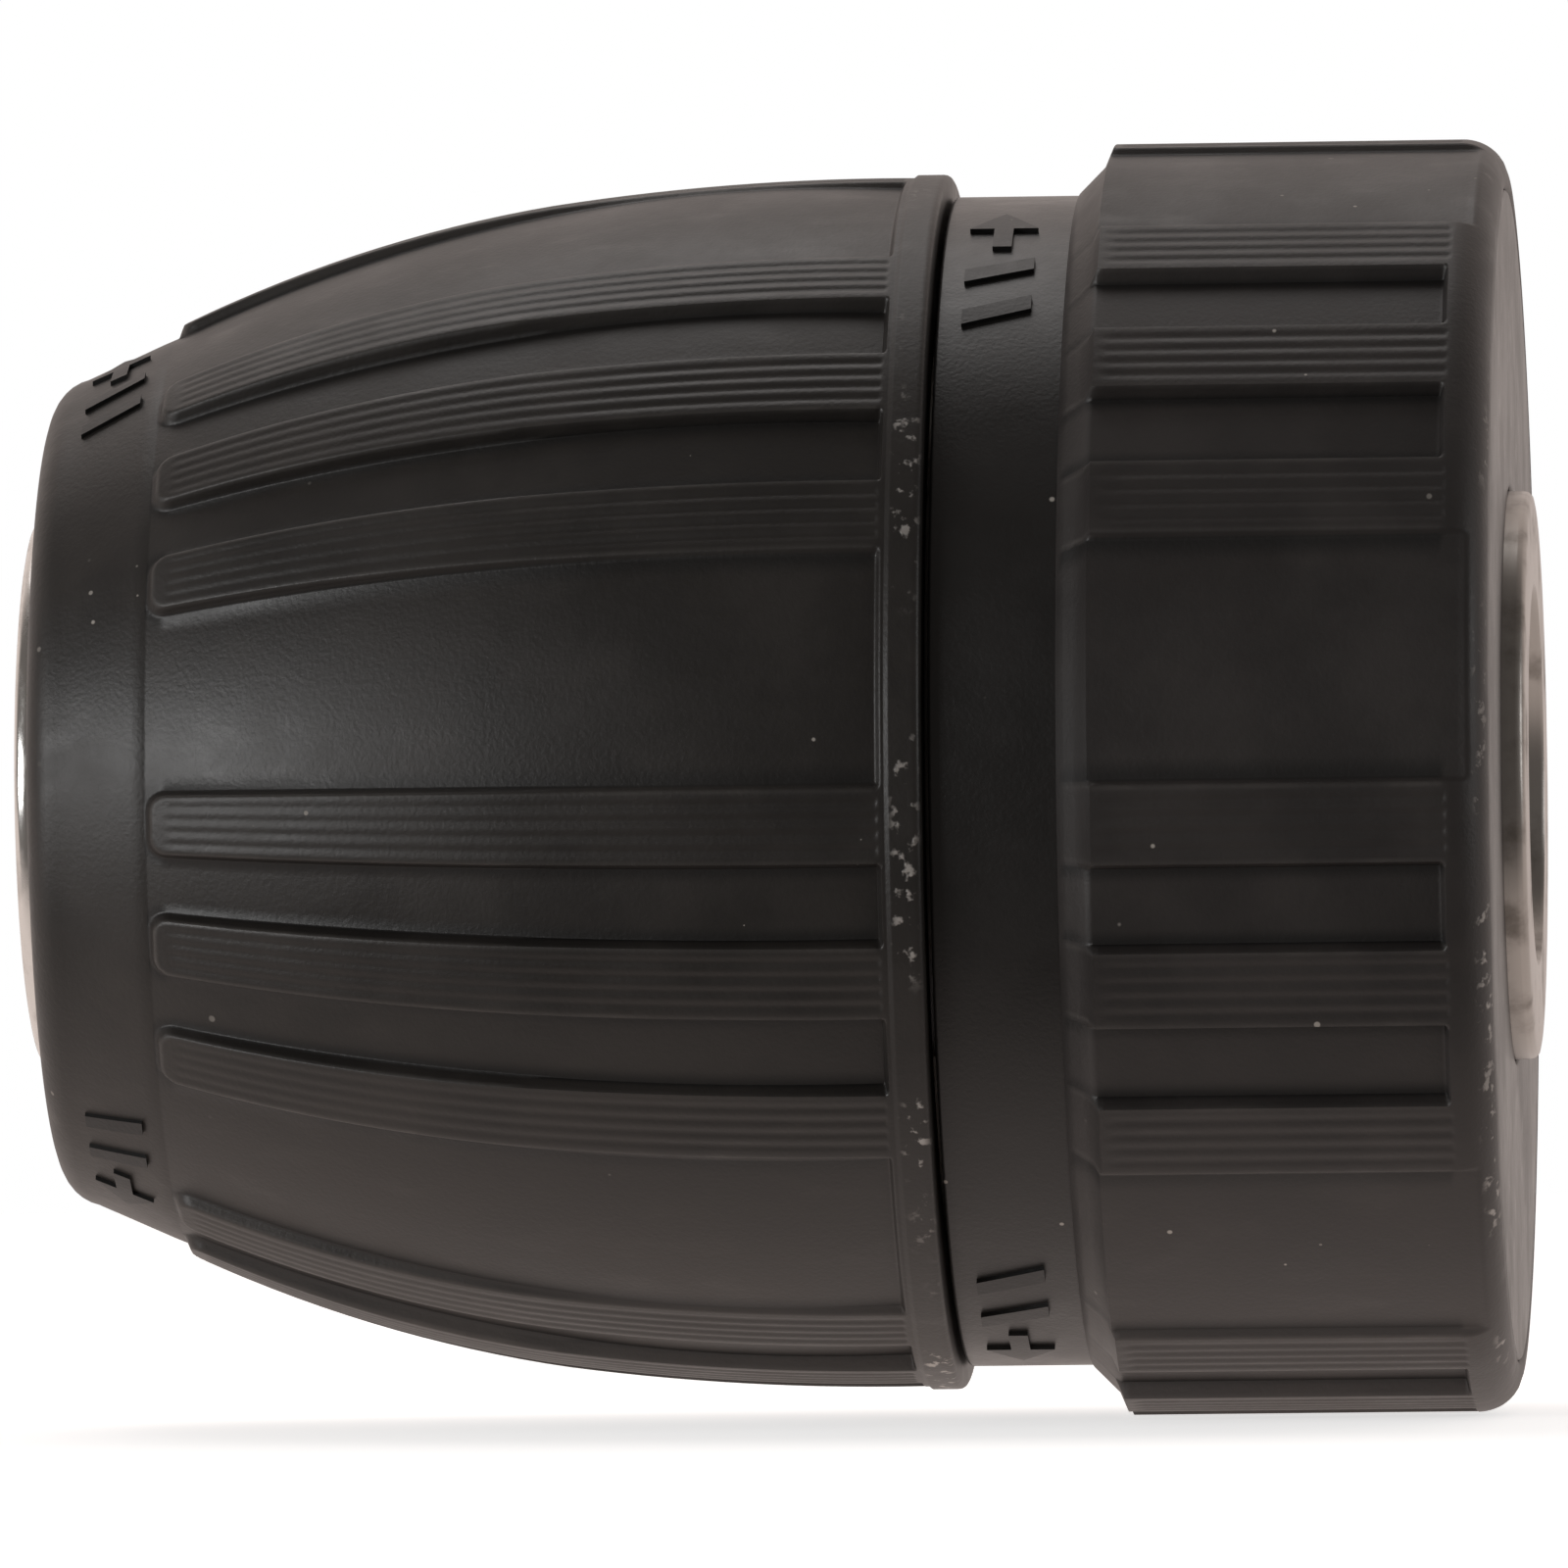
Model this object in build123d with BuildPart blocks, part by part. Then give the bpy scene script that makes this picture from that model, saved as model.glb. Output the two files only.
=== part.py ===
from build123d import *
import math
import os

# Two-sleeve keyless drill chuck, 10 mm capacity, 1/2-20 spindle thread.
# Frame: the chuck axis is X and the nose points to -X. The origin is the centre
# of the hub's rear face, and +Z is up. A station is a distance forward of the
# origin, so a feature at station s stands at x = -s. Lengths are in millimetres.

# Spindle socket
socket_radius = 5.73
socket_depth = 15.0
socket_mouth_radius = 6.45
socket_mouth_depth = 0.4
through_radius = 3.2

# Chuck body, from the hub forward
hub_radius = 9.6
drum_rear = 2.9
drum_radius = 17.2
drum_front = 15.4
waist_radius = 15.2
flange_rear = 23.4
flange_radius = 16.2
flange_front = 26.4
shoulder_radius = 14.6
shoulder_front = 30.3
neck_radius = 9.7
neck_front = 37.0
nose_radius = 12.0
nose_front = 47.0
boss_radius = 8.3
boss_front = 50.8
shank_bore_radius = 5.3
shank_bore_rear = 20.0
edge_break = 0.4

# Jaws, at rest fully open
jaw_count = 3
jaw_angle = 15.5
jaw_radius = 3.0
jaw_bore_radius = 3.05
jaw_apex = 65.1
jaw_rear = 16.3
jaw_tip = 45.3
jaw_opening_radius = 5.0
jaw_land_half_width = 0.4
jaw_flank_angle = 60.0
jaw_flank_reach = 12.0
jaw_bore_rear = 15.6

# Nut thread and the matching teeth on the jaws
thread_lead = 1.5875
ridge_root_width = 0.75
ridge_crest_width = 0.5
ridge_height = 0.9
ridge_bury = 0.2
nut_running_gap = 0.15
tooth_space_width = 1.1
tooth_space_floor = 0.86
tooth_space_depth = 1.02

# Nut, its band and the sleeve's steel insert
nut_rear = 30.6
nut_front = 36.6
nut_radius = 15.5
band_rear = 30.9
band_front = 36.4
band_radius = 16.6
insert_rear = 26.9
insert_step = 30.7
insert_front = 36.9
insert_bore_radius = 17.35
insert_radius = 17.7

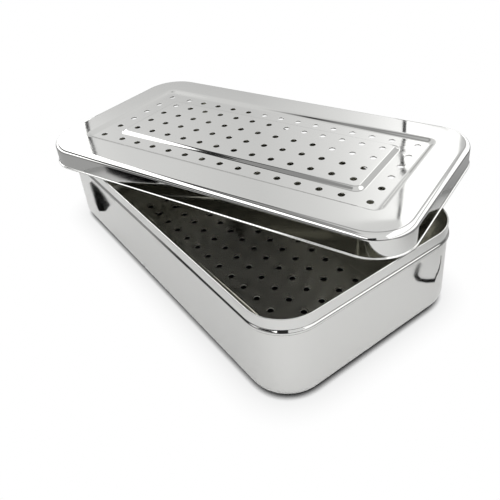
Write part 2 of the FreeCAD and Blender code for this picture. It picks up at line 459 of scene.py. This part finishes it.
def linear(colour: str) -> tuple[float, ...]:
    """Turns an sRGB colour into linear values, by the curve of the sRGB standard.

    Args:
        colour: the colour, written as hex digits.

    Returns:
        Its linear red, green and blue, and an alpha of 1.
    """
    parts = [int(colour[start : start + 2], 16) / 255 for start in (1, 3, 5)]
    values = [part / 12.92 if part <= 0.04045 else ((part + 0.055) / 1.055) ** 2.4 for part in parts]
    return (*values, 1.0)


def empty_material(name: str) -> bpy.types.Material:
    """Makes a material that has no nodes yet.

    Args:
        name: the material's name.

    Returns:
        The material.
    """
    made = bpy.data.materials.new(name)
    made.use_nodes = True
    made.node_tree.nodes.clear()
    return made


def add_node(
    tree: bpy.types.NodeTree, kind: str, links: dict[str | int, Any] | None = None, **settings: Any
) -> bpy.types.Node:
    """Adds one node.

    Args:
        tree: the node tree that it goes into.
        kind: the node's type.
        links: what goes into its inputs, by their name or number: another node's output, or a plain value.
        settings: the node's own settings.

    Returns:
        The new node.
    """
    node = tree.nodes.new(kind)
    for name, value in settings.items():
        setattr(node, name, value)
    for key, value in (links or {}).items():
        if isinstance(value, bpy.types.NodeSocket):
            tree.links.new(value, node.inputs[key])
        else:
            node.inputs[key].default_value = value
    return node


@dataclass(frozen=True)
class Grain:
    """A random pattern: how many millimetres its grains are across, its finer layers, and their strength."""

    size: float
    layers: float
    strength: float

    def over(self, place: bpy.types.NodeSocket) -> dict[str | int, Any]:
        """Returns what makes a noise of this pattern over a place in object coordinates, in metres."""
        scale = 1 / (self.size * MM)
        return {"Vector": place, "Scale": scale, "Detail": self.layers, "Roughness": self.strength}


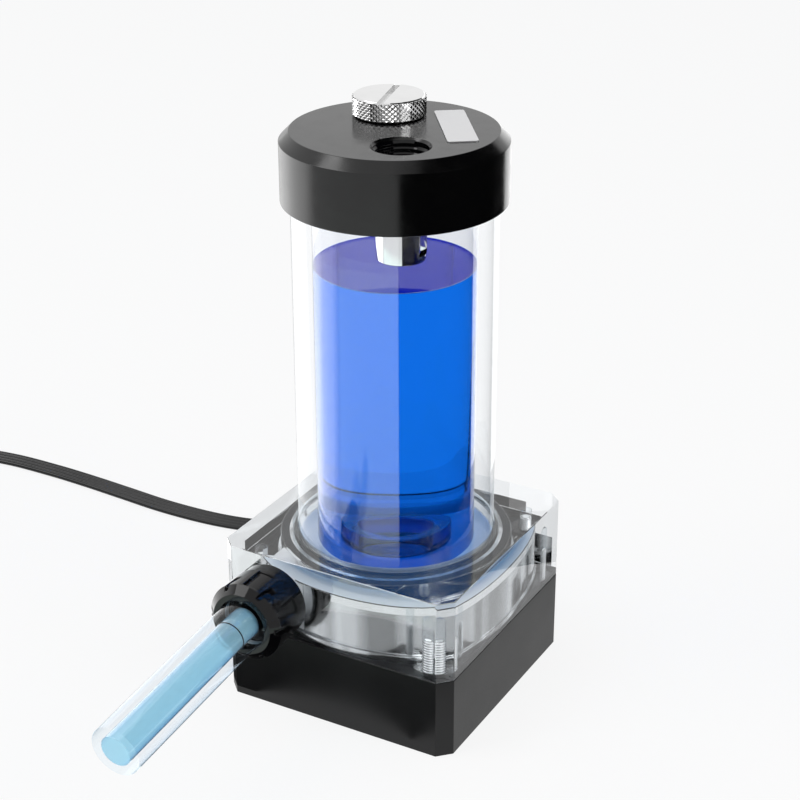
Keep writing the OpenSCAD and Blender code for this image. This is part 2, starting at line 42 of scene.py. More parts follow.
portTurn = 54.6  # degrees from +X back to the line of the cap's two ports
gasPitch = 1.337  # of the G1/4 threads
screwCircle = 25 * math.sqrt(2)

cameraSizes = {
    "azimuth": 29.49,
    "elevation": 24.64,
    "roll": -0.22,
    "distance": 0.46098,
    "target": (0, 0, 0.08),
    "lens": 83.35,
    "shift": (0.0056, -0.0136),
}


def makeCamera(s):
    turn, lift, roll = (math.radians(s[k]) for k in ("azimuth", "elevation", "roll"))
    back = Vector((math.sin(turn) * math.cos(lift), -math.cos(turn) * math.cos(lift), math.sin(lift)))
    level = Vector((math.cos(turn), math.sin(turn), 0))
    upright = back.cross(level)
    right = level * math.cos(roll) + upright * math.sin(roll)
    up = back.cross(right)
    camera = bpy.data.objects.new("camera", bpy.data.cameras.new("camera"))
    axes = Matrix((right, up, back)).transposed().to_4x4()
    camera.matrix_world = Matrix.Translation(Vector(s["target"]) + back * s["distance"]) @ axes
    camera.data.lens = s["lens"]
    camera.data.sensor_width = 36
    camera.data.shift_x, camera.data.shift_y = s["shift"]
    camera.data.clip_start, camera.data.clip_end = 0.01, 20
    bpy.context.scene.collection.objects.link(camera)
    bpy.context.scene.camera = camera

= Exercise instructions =
Repeat the entries shown above, every one, word for word.

= Finished exercise =
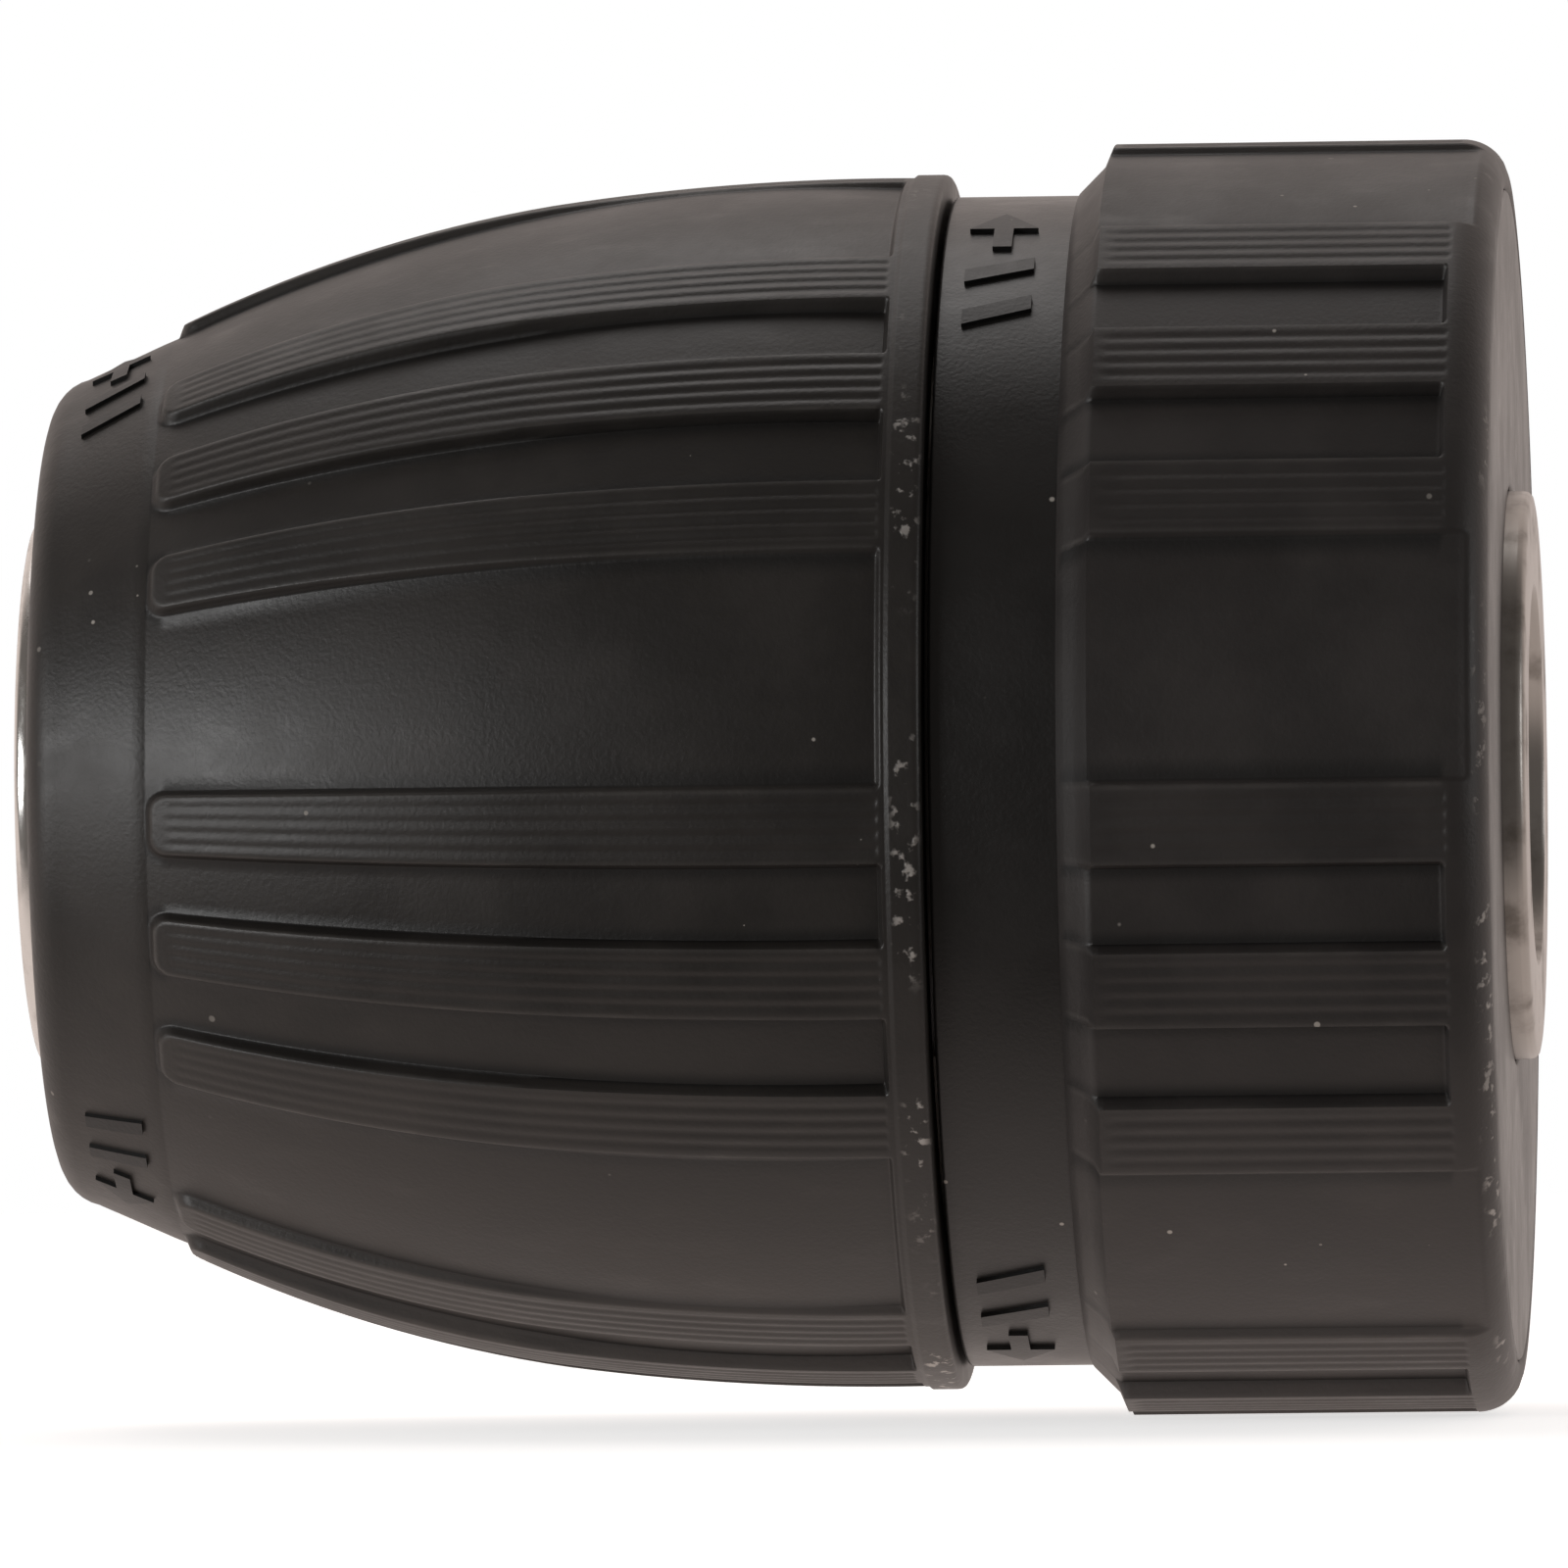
Model this object in build123d with BuildPart blocks, part by part. Then give the bpy scene script that makes this picture from that model, saved as model.glb. Output the two files only.
=== part.py ===
from build123d import *
import math
import os

# Two-sleeve keyless drill chuck, 10 mm capacity, 1/2-20 spindle thread.
# Frame: the chuck axis is X and the nose points to -X. The origin is the centre
# of the hub's rear face, and +Z is up. A station is a distance forward of the
# origin, so a feature at station s stands at x = -s. Lengths are in millimetres.

# Spindle socket
socket_radius = 5.73
socket_depth = 15.0
socket_mouth_radius = 6.45
socket_mouth_depth = 0.4
through_radius = 3.2

# Chuck body, from the hub forward
hub_radius = 9.6
drum_rear = 2.9
drum_radius = 17.2
drum_front = 15.4
waist_radius = 15.2
flange_rear = 23.4
flange_radius = 16.2
flange_front = 26.4
shoulder_radius = 14.6
shoulder_front = 30.3
neck_radius = 9.7
neck_front = 37.0
nose_radius = 12.0
nose_front = 47.0
boss_radius = 8.3
boss_front = 50.8
shank_bore_radius = 5.3
shank_bore_rear = 20.0
edge_break = 0.4

# Jaws, at rest fully open
jaw_count = 3
jaw_angle = 15.5
jaw_radius = 3.0
jaw_bore_radius = 3.05
jaw_apex = 65.1
jaw_rear = 16.3
jaw_tip = 45.3
jaw_opening_radius = 5.0
jaw_land_half_width = 0.4
jaw_flank_angle = 60.0
jaw_flank_reach = 12.0
jaw_bore_rear = 15.6

# Nut thread and the matching teeth on the jaws
thread_lead = 1.5875
ridge_root_width = 0.75
ridge_crest_width = 0.5
ridge_height = 0.9
ridge_bury = 0.2
nut_running_gap = 0.15
tooth_space_width = 1.1
tooth_space_floor = 0.86
tooth_space_depth = 1.02

# Nut, its band and the sleeve's steel insert
nut_rear = 30.6
nut_front = 36.6
nut_radius = 15.5
band_rear = 30.9
band_front = 36.4
band_radius = 16.6
insert_rear = 26.9
insert_step = 30.7
insert_front = 36.9
insert_bore_radius = 17.35
insert_radius = 17.7

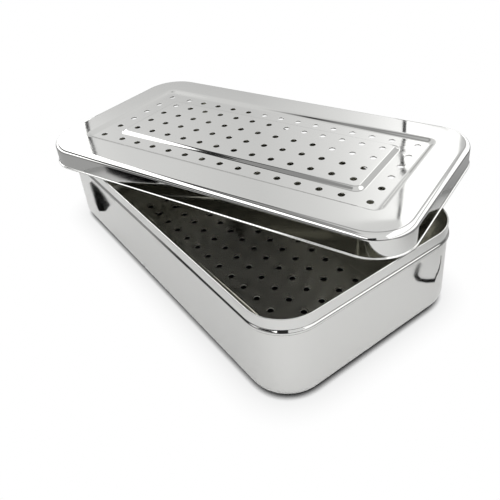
Write part 2 of the FreeCAD and Blender code for this picture. It picks up at line 459 of scene.py. This part finishes it.
def linear(colour: str) -> tuple[float, ...]:
    """Turns an sRGB colour into linear values, by the curve of the sRGB standard.

    Args:
        colour: the colour, written as hex digits.

    Returns:
        Its linear red, green and blue, and an alpha of 1.
    """
    parts = [int(colour[start : start + 2], 16) / 255 for start in (1, 3, 5)]
    values = [part / 12.92 if part <= 0.04045 else ((part + 0.055) / 1.055) ** 2.4 for part in parts]
    return (*values, 1.0)


def empty_material(name: str) -> bpy.types.Material:
    """Makes a material that has no nodes yet.

    Args:
        name: the material's name.

    Returns:
        The material.
    """
    made = bpy.data.materials.new(name)
    made.use_nodes = True
    made.node_tree.nodes.clear()
    return made


def add_node(
    tree: bpy.types.NodeTree, kind: str, links: dict[str | int, Any] | None = None, **settings: Any
) -> bpy.types.Node:
    """Adds one node.

    Args:
        tree: the node tree that it goes into.
        kind: the node's type.
        links: what goes into its inputs, by their name or number: another node's output, or a plain value.
        settings: the node's own settings.

    Returns:
        The new node.
    """
    node = tree.nodes.new(kind)
    for name, value in settings.items():
        setattr(node, name, value)
    for key, value in (links or {}).items():
        if isinstance(value, bpy.types.NodeSocket):
            tree.links.new(value, node.inputs[key])
        else:
            node.inputs[key].default_value = value
    return node


@dataclass(frozen=True)
class Grain:
    """A random pattern: how many millimetres its grains are across, its finer layers, and their strength."""

    size: float
    layers: float
    strength: float

    def over(self, place: bpy.types.NodeSocket) -> dict[str | int, Any]:
        """Returns what makes a noise of this pattern over a place in object coordinates, in metres."""
        scale = 1 / (self.size * MM)
        return {"Vector": place, "Scale": scale, "Detail": self.layers, "Roughness": self.strength}


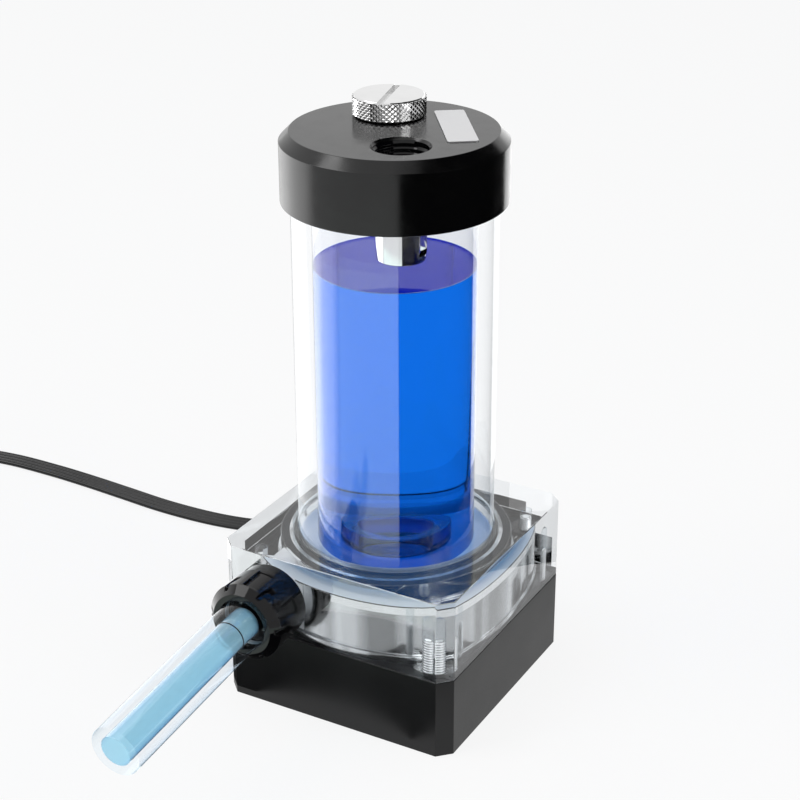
Keep writing the OpenSCAD and Blender code for this image. This is part 2, starting at line 42 of scene.py. More parts follow.
portTurn = 54.6  # degrees from +X back to the line of the cap's two ports
gasPitch = 1.337  # of the G1/4 threads
screwCircle = 25 * math.sqrt(2)

cameraSizes = {
    "azimuth": 29.49,
    "elevation": 24.64,
    "roll": -0.22,
    "distance": 0.46098,
    "target": (0, 0, 0.08),
    "lens": 83.35,
    "shift": (0.0056, -0.0136),
}


def makeCamera(s):
    turn, lift, roll = (math.radians(s[k]) for k in ("azimuth", "elevation", "roll"))
    back = Vector((math.sin(turn) * math.cos(lift), -math.cos(turn) * math.cos(lift), math.sin(lift)))
    level = Vector((math.cos(turn), math.sin(turn), 0))
    upright = back.cross(level)
    right = level * math.cos(roll) + upright * math.sin(roll)
    up = back.cross(right)
    camera = bpy.data.objects.new("camera", bpy.data.cameras.new("camera"))
    axes = Matrix((right, up, back)).transposed().to_4x4()
    camera.matrix_world = Matrix.Translation(Vector(s["target"]) + back * s["distance"]) @ axes
    camera.data.lens = s["lens"]
    camera.data.sensor_width = 36
    camera.data.shift_x, camera.data.shift_y = s["shift"]
    camera.data.clip_start, camera.data.clip_end = 0.01, 20
    bpy.context.scene.collection.objects.link(camera)
    bpy.context.scene.camera = camera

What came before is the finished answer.